--- GIVEN DATA ---

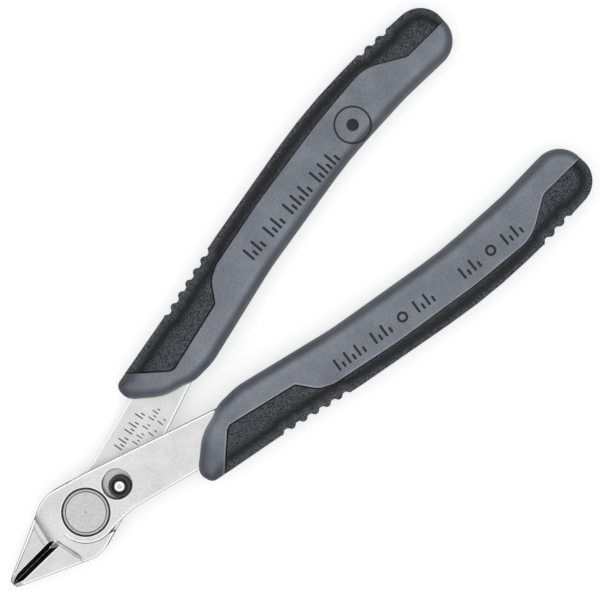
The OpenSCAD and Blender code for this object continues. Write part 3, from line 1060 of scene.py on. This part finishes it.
SLEEVE_TOP = 2.52
SLEEVE_BORE = 1.42
SLEEVE_EDGE = 0.22
SLEEVE_LIP = 0.16
sleeve_profile = soft_corner(SLEEVE_R - SLEEVE_EDGE, SLEEVE_TOP - SLEEVE_EDGE, SLEEVE_EDGE, 90, 0, 6)
sleeve_profile += [(SLEEVE_R, 0.04), (PIN_R + 0.03, 0.04), (PIN_R + 0.03, SLEEVE_TOP - 1.2)]
sleeve_profile += [(SLEEVE_BORE - 0.06, SLEEVE_TOP - 1.2), (SLEEVE_BORE, SLEEVE_TOP - 1.14)]
sleeve_profile += soft_corner(SLEEVE_BORE + SLEEVE_LIP, SLEEVE_TOP - SLEEVE_LIP, SLEEVE_LIP, 180, 90, 6)
lathe("stop_sleeve_black", sleeve_profile, STOP_PIN[:2], SLEEVE, "rear", "stop_sleeve", 64)

for spring_slot in frame["nodes"]["return_spring"].material_slots:
    spring_slot.material = SPRING


# ---- Marks: plain bars, rings and dots in place of the printing ----

MARK_EDGE = 0.03


def bar(centre, length, width, turn):
    """Outline of a bar with round ends, its long side turned by turn degrees from +X."""
    half = length / 2 - width / 2
    ends = [arc(width / 2, -90, 90, 15, (half, 0)), arc(width / 2, 90, 270, 15, (-half, 0))]
    a = math.radians(turn)
    spin = np.array([[math.cos(a), math.sin(a)], [-math.sin(a), math.cos(a)]])
    return np.concatenate(ends) @ spin + np.array(centre)


def row(start, end, groups, height, width, gap):
    """Bars across a line from start to end, in groups, a tall one and a short one by turns.
    A group of 0 is a small ring."""
    start, end = np.array(start), np.array(end)
    ahead = end - start
    turn = math.degrees(math.atan2(ahead[1], ahead[0])) + 90
    across = np.array([math.cos(math.radians(turn)), math.sin(math.radians(turn))])
    places = sum(2 * max(n, 1) for n in groups) + gap * (len(groups) - 1)
    shapes, at = [], 0.5
    for n in groups:
        if n == 0:
            shapes.append(("ring", start + ahead * (at + 0.5) / places, height * 0.42, width))
            at += 2 + gap
            continue
        for k in range(2 * n):
            tall = k % 2 == 0
            length = height if tall else height * 0.5
            shift = across * (0 if tall else -height * 0.25)
            shapes.append(("bar", start + ahead * at / places + shift, length, width, turn))
            at += 1
        at += gap
    return shapes


def mark_mesh(name, shapes, low, high, material, body, slot):
    """One closed thin plate for each shape, its upper edge softened."""
    points, faces = [], []
    brink = high - MARK_EDGE / 2

    def ring_of(path, z):
        points.extend([(x * MM, y * MM, z * MM) for x, y in path])
        return list(range(len(points) - len(path), len(points)))

    def band(a, b):
        n = len(a)
        faces.extend([[a[i], a[(i + 1) % n], b[(i + 1) % n], b[i]] for i in range(n)])

    for kind, centre, *size in shapes:
        if kind == "ring":
            radius, width = size
            outer = circle(radius, centre, 5)
            inner = circle(radius - width, centre, 5)
            soft_outer = circle(radius - MARK_EDGE, centre, 5)
            soft_inner = circle(radius - width + MARK_EDGE, centre, 5)
            o0, i0 = ring_of(outer, low), ring_of(inner, low)
            o1, i1 = ring_of(outer, brink), ring_of(inner, brink)
            o2, i2 = ring_of(soft_outer, high), ring_of(soft_inner, high)
            round_trip = [o0, o1, o2, i2, i1, i0, o0]
            for here, there in zip(round_trip, round_trip[1:]):
                band(here, there)
        else:
            if kind == "bar":
                length, width, turn = size
                path = bar(centre, length, width, turn)
                soft = bar(centre, length - 2 * MARK_EDGE, width - 2 * MARK_EDGE, turn)
            else:
                path, soft = circle(size[0], centre, 6), circle(size[0] - MARK_EDGE, centre, 6)
            b0, b1, b2 = ring_of(path, low), ring_of(path, brink), ring_of(soft, high)
            band(b0, b1)
            band(b1, b2)
            faces.extend([b2, b0[::-1]])
    piece = new_piece(name, points, faces, [material], 40.0)
    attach(piece, body)


PRINT_Z = (GRIP_H - 0.05, GRIP_H + 0.02)
upper = row((11.9, -52.0), (13.9, -76.0), (2, 2, 3, 3), 2.7, 0.47, 1.2)
upper += [("ring", (15.3, -81.6), 3.4, 0.34), ("dot", (15.3, -81.6), 1.1)]
mark_mesh("print_rear", upper, *PRINT_Z, INK, "rear", "grip_black")
lower = row((-12.7, -49.3), (-15.9, -70.8), (3, 2, 0, 2), 2.4, 0.46, 1.2)
lower += row((-16.8, -76.3), (-18.2, -90.3), (2, 0, 2), 2.4, 0.46, 1.2)
mark_mesh("print_front", lower, *PRINT_Z, INK, "front", "grip_black")
etched = row((4.1, -11.5), (5.7, -19.4), (2, 2, 1), 1.75, 0.23, 0.8)
etched += row((2.5, -14.2), (4.15, -22.0), (2, 1, 2), 1.25, 0.20, 0.8)
etched += row((1.6, -17.2), (2.15, -21.6), (1, 1), 1.25, 0.20, 0.8)
mark_mesh("etched_rear", etched, -0.05, 0.0, ETCH, "rear", "steel")


# ---- Stage ----

FLOOR_HALF = 1.5
FLOOR_GAP = 0.02  # the grips rest just above the floor, so that no two faces coincide
FOCAL = 150.0
SENSOR = 36.0
VIEW_WIDTH = 106.3  # what the picture is wide at the object
VIEW_CENTRE = (-0.05, -53.3)
VIEW_LIFT = 2.0  # height of the plane that the width is measured in
VIEW_TURN = 134.8  # turn of the picture about the line of sight, in degrees
WORLD_STOPS = ((0.50, 0.14), (0.82, 0.60))  # place between below and overhead, and grey there
# Name, place, target, size and power, in metres and watts.
LIGHTS = (
    ("overhead", (0.0, 0.15, 1.2), (0, -0.02, 0), (0.9, 1.4), 2.0),
    ("tip_side", (0.0, 1.0, 0.9), (0, 0.0, 0), (1.0, 0.7), 1.25),
    ("side_right", (0.72, -0.053, 0.9), (0, -0.053, 0), (0.3, 1.2), 0.65),
    ("side_left", (-0.72, -0.053, 0.9), (0, -0.053, 0), (0.3, 1.2), 0.85),
)


def floor():
    """A square sheet under the grips."""
    mesh = bpy.data.meshes.new("floor")
    h, z = FLOOR_HALF, -(GRIP_H + FLOOR_GAP) * MM
    mesh.from_pydata([(-h, -h, z), (h, -h, z), (h, h, z), (-h, h, z)], [], [(0, 1, 2, 3)])
    mesh.materials.append(FLOOR)
    piece = bpy.data.objects.new("floor", mesh)
    bpy.context.scene.collection.objects.link(piece)


def area_light(name, place, target, size, power):
    """A rectangular lamp that faces its target."""
    light = bpy.data.lights.new(name, "AREA")
    light.shape = "RECTANGLE"
    light.size, light.size_y = size
    light.energy = power
    lamp = bpy.data.objects.new(name, light)
    lamp.location = place
    lamp.rotation_euler = (Vector(target) - Vector(place)).to_track_quat("-Z", "Y").to_euler()
    bpy.context.scene.collection.objects.link(lamp)


def camera():
    """Straight above, with the jaws' tip to the lower left of the picture."""
    data = bpy.data.cameras.new("camera")
    data.sensor_width = SENSOR
    data.lens = FOCAL
    data.clip_start, data.clip_end = 0.01, 10.0
    eye = bpy.data.objects.new("camera", data)
    turn = math.radians(VIEW_TURN)
    right = Vector((math.cos(turn), -math.sin(turn), 0))
    up = Vector((math.sin(turn), math.cos(turn), 0))
    rows = Matrix((right, up, (0, 0, 1))).transposed()
    height = VIEW_WIDTH * FOCAL / SENSOR + VIEW_LIFT
    eye.matrix_world = Matrix.Translation(Vector((*VIEW_CENTRE, height)) * MM) @ rows.to_4x4()
    bpy.context.scene.collection.objects.link(eye)
    bpy.context.scene.camera = eye


def world():
    """A studio that is bright overhead and dim towards the horizon."""
    studio = bpy.data.worlds.new("studio")
    bpy.context.scene.world = studio
    studio.use_nodes = True
    tree = studio.node_tree
    coords = tree.nodes.new("ShaderNodeTexCoord")
    parts = tree.nodes.new("ShaderNodeSeparateXYZ")
    ramp = tree.nodes.new("ShaderNodeValToRGB")
    for element, (at, grey) in zip(ramp.color_ramp.elements, WORLD_STOPS):
        element.position = at
        element.color = (grey, grey, grey, 1.0)
    tree.links.new(coords.outputs["Generated"], parts.inputs[0])
    tree.links.new(parts.outputs["Z"], ramp.inputs["Fac"])
    tree.links.new(ramp.outputs["Color"], tree.nodes["Background"].inputs["Color"])


floor()
camera()
world()
for settings in LIGHTS:
    area_light(*settings)
bpy.context.scene.view_settings.view_transform = "Standard"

--- WHAT IS ASKED ---
The required output is the exact run of lines from the beginning of the listing above to the line that contains "return np.concatenate(ends) @", inclusive of both.

--- EXERCISE OUTPUT ---
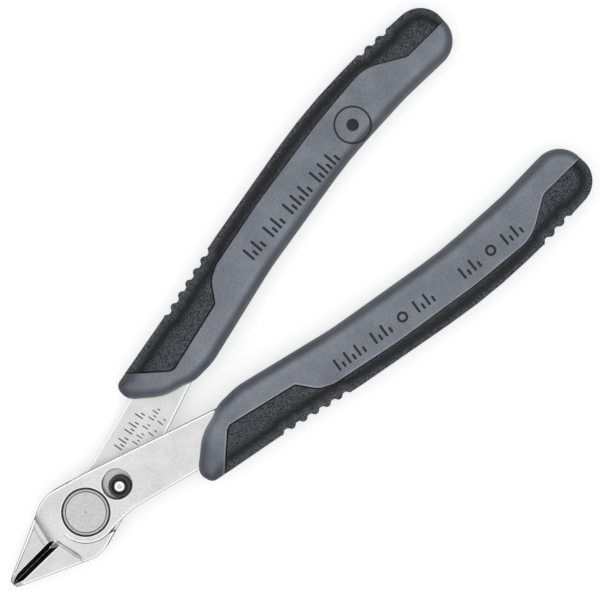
The OpenSCAD and Blender code for this object continues. Write part 3, from line 1060 of scene.py on. This part finishes it.
SLEEVE_TOP = 2.52
SLEEVE_BORE = 1.42
SLEEVE_EDGE = 0.22
SLEEVE_LIP = 0.16
sleeve_profile = soft_corner(SLEEVE_R - SLEEVE_EDGE, SLEEVE_TOP - SLEEVE_EDGE, SLEEVE_EDGE, 90, 0, 6)
sleeve_profile += [(SLEEVE_R, 0.04), (PIN_R + 0.03, 0.04), (PIN_R + 0.03, SLEEVE_TOP - 1.2)]
sleeve_profile += [(SLEEVE_BORE - 0.06, SLEEVE_TOP - 1.2), (SLEEVE_BORE, SLEEVE_TOP - 1.14)]
sleeve_profile += soft_corner(SLEEVE_BORE + SLEEVE_LIP, SLEEVE_TOP - SLEEVE_LIP, SLEEVE_LIP, 180, 90, 6)
lathe("stop_sleeve_black", sleeve_profile, STOP_PIN[:2], SLEEVE, "rear", "stop_sleeve", 64)

for spring_slot in frame["nodes"]["return_spring"].material_slots:
    spring_slot.material = SPRING


# ---- Marks: plain bars, rings and dots in place of the printing ----

MARK_EDGE = 0.03


def bar(centre, length, width, turn):
    """Outline of a bar with round ends, its long side turned by turn degrees from +X."""
    half = length / 2 - width / 2
    ends = [arc(width / 2, -90, 90, 15, (half, 0)), arc(width / 2, 90, 270, 15, (-half, 0))]
    a = math.radians(turn)
    spin = np.array([[math.cos(a), math.sin(a)], [-math.sin(a), math.cos(a)]])
    return np.concatenate(ends) @ spin + np.array(centre)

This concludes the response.